Archaeologists have discovered a new communal grave tied to an infamous and bloody 1629 mutiny of Murder Island.

Michael Greshko, Archaeologists Discover New Mass Grave From Notorious Shipwreck, National Geographic, 7 December 2017

While other passengers of the Batavia were chucked overboard or beheaded, victims from the latest discovery met a gentler fate. 

On an island off the coast of Western Australia, archaeologists have found a mass grave associated with a shipwreck so nightmarishly gruesome, it makes Lord of the Flies look tame.

The grave contains remains of five passengers on the Batavia, a flagship of the Dutch East India Company that sank in 1629 on its maiden voyage from the Netherlands to Java. The bodies, interred neatly in a row and showing no signs of violence, likely died soon after the wreck of dehydration—before madness set in among some of the survivors.

Notoriously, many of the Batavia’s other passengers were murdered by mutineers after the ship ran aground on Morning Reef near Beacon Island. Signs of this brutality abound in other gravesites excavated by archaeologists. One such skeleton belongs to a man missing the top of his skull from a sword blow. His body was unceremoniously dragged into its final resting place.

The Batavia devolved into chaos when the ship’s commander Francisco Pelsaert left some 282 survivors behind on Beacon Island—part of the Houtman Abrolhos, an island chain some 50 miles off Australia’s coast—as he tried to find a nearby source of water. Thanks to horrendous luck, it took him three months to return with help.

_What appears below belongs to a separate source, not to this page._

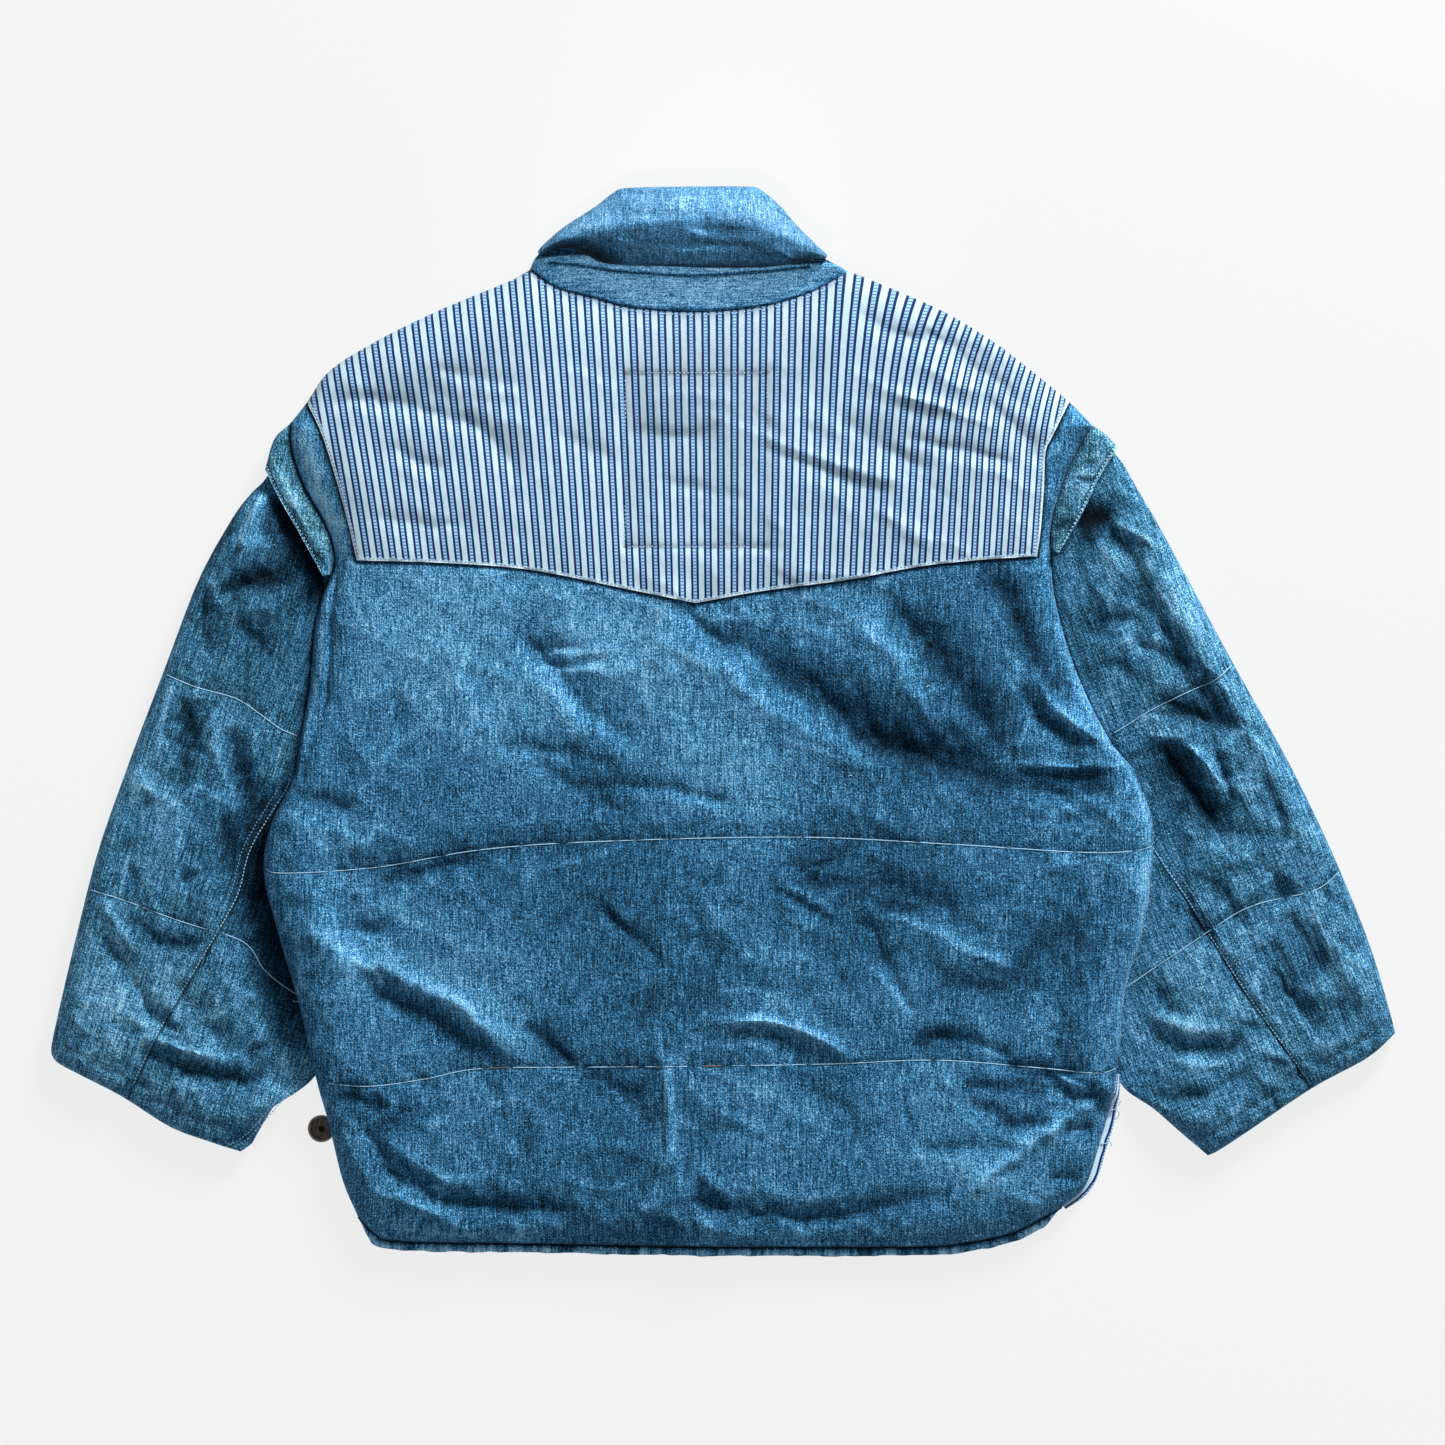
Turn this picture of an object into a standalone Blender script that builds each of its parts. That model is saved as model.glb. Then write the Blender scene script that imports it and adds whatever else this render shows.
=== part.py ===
"""An oversized padded denim jacket, laid flat on its front with its back upwards.

Sizes are in millimetres and become metres where a mesh is made. +X runs to the right
along the hem, +Y towards the collar, and +Z up from the surface that the jacket lies on.
Every cut piece is a wall: a grid of outer points and a grid of inner points on one plan.
"""
from collections import namedtuple

import bpy
import numpy as np

MM = 0.001

# Cloth and seams
SEAM = 0.3                # space between two pieces at a seam
ARMHOLE_SEAM = 0.7        # space between a sleeve head and the body
UNDER_TUCK = 1.5          # the lower layers stop this much short of the upper one there
LEAST_WALL = 3.6          # no padded wall gets thinner than this

# Body, measured up from the lower of its two layers
FRONT_EDGE = 3.4          # thickness of a front at its seams
FRONT_WALL = 8.0          # thickness of a front where its padding is full
BACK_EDGE = 3.6
BACK_WALL = 13.5
HOLLOW = 2.2              # slack between front and back
PUFF_REACH = 42.0         # from a seam to where the padding is full
YOKE_CLEAR = 0.4          # the yoke lies this far above the back
YOKE_CLOTH = 1.3
BINDING_WIDTH = 6.4
FACING_CLOTH = 1.3

# Sleeves
SLEEVE_WIDTH = 150.0      # about half way down
SLEEVE_HEIGHT = 22.0
SLEEVE_HEAD_HEIGHT = 7.4
SLEEVE_CUFF_HEIGHT = 9.5
SLEEVE_TUCKED = 8.4       # height of a sleeve where the body lies on it
HEAD_REACH = 75.0
CUFF_REACH = 46.0
SLEEVE_SIDE_REACH = 17.0
SLEEVE_SLACK = 1.4
SLEEVE_SIDE_WALL = 7.0
SLEEVE_UNDER_REACH = 9.0  # from the sleeve's side to where its underside rests flat
TUCK_MARGIN = 9.0         # the sleeve stays low this far beyond the body's side
TUCK_RUN = 42.0
SEAM_FURTHEST = 0.975     # a sleeve's long seam stays this far from its inner edge
UNDER_SHARE = 0.33        # share of its height that the lower wall takes
SIDE_LEVEL = 0.4          # share of its height at which a flattened sleeve turns over

# The body is held up where it lies on a sleeve
BODY_LIFT = 9.9
LIFT_MARGIN = 8.0
LIFT_RUN = 34.0
LIFT_TOP = {-1: 20.0, 1: 34.0}          # for the left and right side
LIFT_BOTTOM = {-1: -318.0, 1: -322.0}
LIFT_FADE = 40.0

# Shoulder caps
CAP_CLOTH = 3.2
CAP_UNDER_CLOTH = 2.5
CAP_TURN = 3.0            # from the fold to where the cap's inside is fully open
CAP_SEAM_HEIGHT = 11.6
CAP_RIM_HEIGHT = 17.4
CAP_LIFT = 3.2            # a sleeve is this far up where a cap passes under it
CAP_LIFT_REACH = 46.0     # from the sleeve's head to where it begins to come down again
CAP_LIFT_RUN = 26.0
CAP_BELOW = 40.0          # the sleeve stays up this far below a cap's lower end

# Collar
BAND_CLOTH = 2.9
BAND_LOW = 9.4
BAND_HIGH = 13.6
BAND_FRONT_LIFT = 4.5
FALL_LIP = 19.0
FALL_CREST = 37.0
FALL_RIM = 13.0
FALL_CLOSED = (8.3, 8.9)  # the two inner faces where the fall is thin
FALL_OPEN = (4.0, 14.3)   # and at its folded top
FRONT_OPENING = 0.04      # half of the gap at the centre front, as a share of the collar

# Buttons
SIDE_BUTTON_AT = (-293.0, -297.0)
SIDE_BUTTON_RADIUS = 10.0
SIDE_BUTTON_THICKNESS = 3.6
FRONT_BUTTON_RADIUS = 9.5
FRONT_BUTTON_THICKNESS = 2.4
FRONT_BUTTON_HEIGHTS = (235.0, 125.0, 15.0, -95.0, -205.0)
CHANNEL_HEIGHT = 3.4      # the fronts are this far up over their buttons
CHANNEL_HALF_WIDTH = 26.0
CHANNEL_RUN = 22.0
SLIT_INSET = 9.0          # the fronts stop short of the back at the side slits
SLIT_TOP = -268.0
SLIT_REACH = 60.0         # the inset fades out this far in from the side
SLIT_DROP = 1.2           # a front is this much thinner there
SLIT_COLUMNS = 3          # a front's binding leaves out these columns at the slit
SLIT_FADE = 14.0
FACING_TOP = -270.0
FACING_TUCKED = 5.0       # the facing reaches this far in under the back's edge

# Padding is drawn down at a line of quilting
QUILT_DEPTH = 7.5
QUILT_REACH = 15.0

# Denim, ticking, button and binding colours in linear light
MID_DENIM = (0.048, 0.135, 0.225)
LIGHT_DENIM = (0.105, 0.260, 0.400)
DEEP_DENIM = (0.036, 0.100, 0.165)
TICKING = (0.270, 0.410, 0.540)
CAP_DENIM = (0.080, 0.170, 0.240)
HORN = (0.030, 0.028, 0.030)

# Side outlines of the body, from the hem up to the shoulder tip
LEFT_SIDE = [(-266, -361), (-277, -335), (-287, -295), (-299, -247), (-309, -203), (-323, -156),
             (-334, -110), (-329, -76), (-317, -52), (-311.5, -39)]
LEFT_ARMHOLE = [(-311.5, -39), (-307, -11), (-301, 30), (-298, 65), (-292, 91), (-284, 112),
                (-284, 126), (-291, 146), (-306, 172), (-315, 200), (-315.5, 217)]
RIGHT_SIDE = [(247, -354), (264, -338), (274, -309), (283, -276), (288, -240), (292, -196),
              (303, -162), (311, -119), (312, -72), (298, -34)]
RIGHT_ARMHOLE = [(298, -34), (280, -12), (258, 35), (243, 84), (239, 118), (240, 147),
                 (252, 184), (269, 216)]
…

In Pelsaert’s absence, a hedonistic merchant named Jeronimus Cornelisz took charge and orchestrated dozens of murders, killing even women and children. His reign of terror ended when some men he had sent to explore other islands overpowered him; upon Pelsaert’s return, Cornelisz and many of his fellow mutineers were executed.

In all, some 115 people died following the shipwreck, many of whom were slain. Beacon Island now bears the nickname “Batavia’s Graveyard,” and some media outlets have taken to calling it “Murder Island.”
“It’s quite a bizarre story, isn’t it?” says Jeremy Green, head of maritime archaeology at the Western Australian Museum, who has studied the wreck of the Batavia for more than 40 years. “I haven’t read anything quite as bad.”

Shining a light on a tragedy

The mass grave findings on Beacon Island, though tragic, offer a rare scientific luxury. Because Pelsaert published his journals after the incident, archaeologists can compare their findings with a detailed historical account. (Read an English translation of Pelsaert’s journals.)

It’s a line of inquiry that scientists have pursued for decades. In fact, Green says that the 1963 discovery of the Batavia prompted Western Australia to pass laws protecting the province’s underwater archaeological heritage—the first laws of its kind on Earth.

While some remains were found on Beacon Island at the time, it took another two decades to uncover more of the Batavia’s victims. In the late 1980s, fishermen on Beacon Island were digging a drain from their bathroom when they stumbled across human bones. In 1994 archaeologists began excavating the site, which contained the bodies of three adults, a teenager, a child, and an infant.

In the years since, archaeologists have kept up the hunt for new gravesites.

“A total of 10 individuals have been discovered in a central part of Beacon Island in the past three years during our research project, providing valuable new information,” University of Western Australia professor Daniel Franklin said in a statement.